Zij heeft zich primair laten leiden door de openbare rapportages van UNSCOM, de IAEA en UNMOVIC, in het bijzonder het reeds genoemde UNMOVIC werkdocument van 6 maart 2003. De bijlage bij de brief van 18 maart jl. bevat een analyse van wat er uit UNSCOM, UNMOVIC en IAEA rapportages bekend was, en gaat in op de 128 openstaande vragen uit het werkdocument van UNMOVIC van 6 maart jl.
Verder heeft de regering kennisgenomen van een aantal openbare inlichtingendocumenten en -presentaties van vooral de VS en het VK, waaronder het Britse inlichtingenrapport van september 2002 en de presentatie van de Amerikaanse minister van Buitenlandse Zaken Powell in de VN-Veiligheidsraad van 5 februari 2003. In de uiteindelijke oordeelsvorming is deze informatie alleen betrokken na zorgvuldig te zijn getoetst door de MIVD en AIVD.

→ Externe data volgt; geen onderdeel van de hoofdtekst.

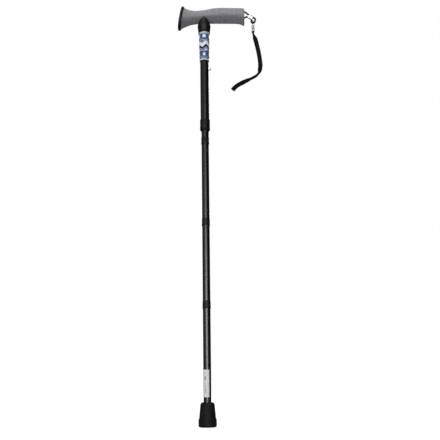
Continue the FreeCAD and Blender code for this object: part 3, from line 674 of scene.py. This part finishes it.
# %% Neck and crown
socket = [(outer_r, upper_top), (outer_r, socket_foot), (10.4, socket_foot), (11.7, neck_foot)]
groove = [(0.0, 0.0), (0.0, 2.7), (-0.7, 3.1), (-0.7, 4.1), (0.0, 4.5)]
outline = socket + [(neck_r + out, neck_foot + up) for out, up in groove]
outline += [(CROWN_HALF - 0.2, CROWN_BASE - 0.8), (CROWN_HALF, CROWN_BASE - 0.2)]
neck_outline = eased(outline, 0.45)
angles = circle(144)
rings = [[mm(r * math.cos(a), r * math.sin(a), z) for a in angles] for r, z in neck_outline]
tops = [CROWN_FOOT + (CROWN_TOP - CROWN_FOOT) * (1 - abs(math.cos(a)) ** 1.55) for a in angles]
rows = 22
for row in range(rows + 1):
    heights = [CROWN_BASE + (top - CROWN_BASE) * row / rows for top in tops]
    rings.append([crown_point(a, z) for a, z in zip(angles, heights)])
for lift, sink in ((0.2, 0.25), (0.32, 0.7), (0.36, 1.3), (0.36, 3.2)):
    rings.append([crown_point(a, top + lift, sink) for a, top in zip(angles, tops)])
rings.append([mm(3 * math.cos(a), 3 * math.sin(a), grip_base + 6) for a in angles])
neck = skin("neck_and_crown", rings, crease=50)
settle(neck, plastic_finish, "handle", "handle_core")

# %% [markdown]
# ## Turned and moulded rings on the shaft
# The collar, the three ferrules, the rubber tip and the snap button are all turned shapes. Each is
# an outline of radius and height. Real edges are never sharp, so every corner of an outline is
# rounded a little, which gives each edge its thin line of light.

# %% Collar
low = collar_low.z / MM
high = collar_high.z / MM
collar_r = collar_high.x / MM
bore = tube_r + 0.3
flank = [
    (-1.7, 0.0), (-0.55, 2.3), (-0.1, 3.0), (-0.1, 4.1), (-0.75, 4.4), (-0.75, 5.3), (0.0, 5.7),
    (0.0, 9.0), (-0.3, 9.5),
]
outline = [(bore, low + 0.4), (bore + 0.5, low)] + [(collar_r + out, low + up) for out, up in flank]
outline += [(collar_r - 0.3, high - 1.4), (collar_r - 0.9, high), (outer_r + 0.3, high)]
outline += [(outer_r + 0.3, high - 1.5), (outer_r + 0.95, high - 2.2), (outer_r + 0.9, low + 7.0)]
outline.append((bore, low + 2.0))
collar = turned("collar", eased(outline, 0.35))
settle(collar, collar_finish, "collar", "locking_collar")

# %% Ferrules
sleeve = tube_r + 0.52
lip = tube_r + 0.85
for number in (1, 2, 3):
    foot, top = (corner.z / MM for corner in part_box(f"ferrule_{number}"))
    outline = [(tube_r - 0.9, foot), (lip - 0.25, foot), (lip, foot + 0.35), (lip, foot + 2.4)]
    outline += [(sleeve, foot + 3.5), (sleeve, top - 0.9), (tube_r + 0.12, top), (tube_r - 0.02, top)]
    outline += [(tube_r - 0.02, foot + 1.5), (tube_r - 0.9, foot + 1.5)]
    ferrule = turned(f"ferrule_ring_{number}", eased(outline, 0.3, 3))
    settle(ferrule, plastic_finish, f"section_{number}", f"ferrule_{number}")

# %% Rubber tip
base_r = tip_high.x / MM
outline = [(tube_r - 2.0, 10.4), (tube_r, 10.4), (tube_r, 46.8), (tube_r + 0.5, 48.0)]
outline += [(11.8, 48.0), (14.1, 45.2), (14.5, 43.4), (16.6, 19.5), (17.2, 17.0), (17.5, 15.6)]
outline += [(base_r - 0.05, 14.6), (base_r, 13.2), (base_r, 3.2), (base_r - 0.5, 1.4)]
outline.append((base_r - 2.4, 0.0))
# rings under the foot
for share in (0.78, 0.6, 0.42):
    ring_r = base_r * share
    outline += [(ring_r + 1.4, 0.0), (ring_r + 1.2, 1.4), (ring_r + 0.2, 1.4), (ring_r, 0.0)]
outline += [(5.9, 0.0), (0.4, 0.0)]
tip_boot = turned("tip_boot", eased(outline, 0.5), hollow=False)
settle(tip_boot, rubber_finish, "section_4", "rubber_tip")

# %% Snap button
button_low, button_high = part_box("snap_button")
button_x, button_end = button_low.x / MM, button_high.x / MM
button_r = (button_high.z - button_low.z) / 2 / MM
button_z = (button_high.z + button_low.z) / 2
button_length = button_end - button_x
DOME = 1.7
outline = [(button_r - 0.6, 0.0), (button_r, 0.5)]
for step in range(9):
    bend = math.radians(90 * step / 8)
    inward = DOME * 1.9 * (1 - math.cos(bend))
    outline.append((button_r - inward, button_length - DOME + DOME * math.sin(bend)))
outline.append((0.05, button_length + 0.02))
button = turned("snap_button_pin", outline, steps=48, hollow=False)
lie_down = Matrix.Rotation(math.radians(90), 4, "Y")
button.data.transform(Matrix.Translation((button_x * MM, 0, button_z)) @ lie_down)
settle(button, bright_finish, "button", "snap_button")

# %% [markdown]
# ## The leaf behind the button
# A strip of spring steel, bent into a U, pushes the button out. When the button is pressed, the leg
# behind it bends and the other leg stays against the tube. Here the strip is one fixed piece, made as it
# rests.

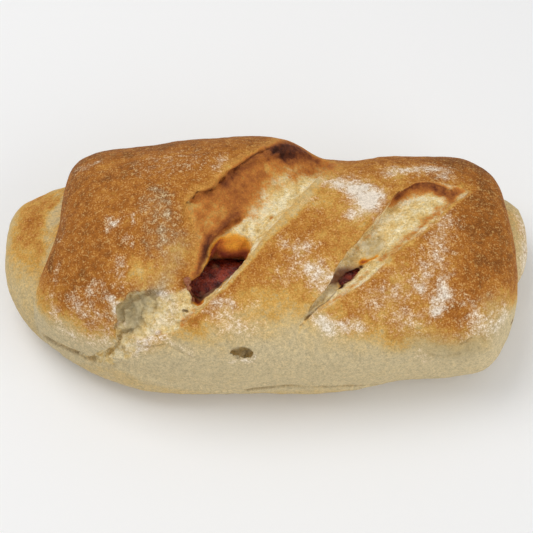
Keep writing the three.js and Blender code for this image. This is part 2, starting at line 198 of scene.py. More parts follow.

Daarnaast werden sommige buitenlandse inlichtingen met betrekking tot Irak op vertrouwelijke basis gedeeld, zowel tussen inlichtingendiensten als in NAVO-kader. Ook binnen de exportcontroleregimes waar Nederland lid van is, zoals de Australiëgroep (AG), de Nuclear Suppliers Group (NSG) en het Missile Technology Control Regime (MTCR) delen landen vertrouwelijke informatie. Ten slotte beschikte de regering over de inlichtingen die de MIVD en de AIVD uit eigen bronnen hebben.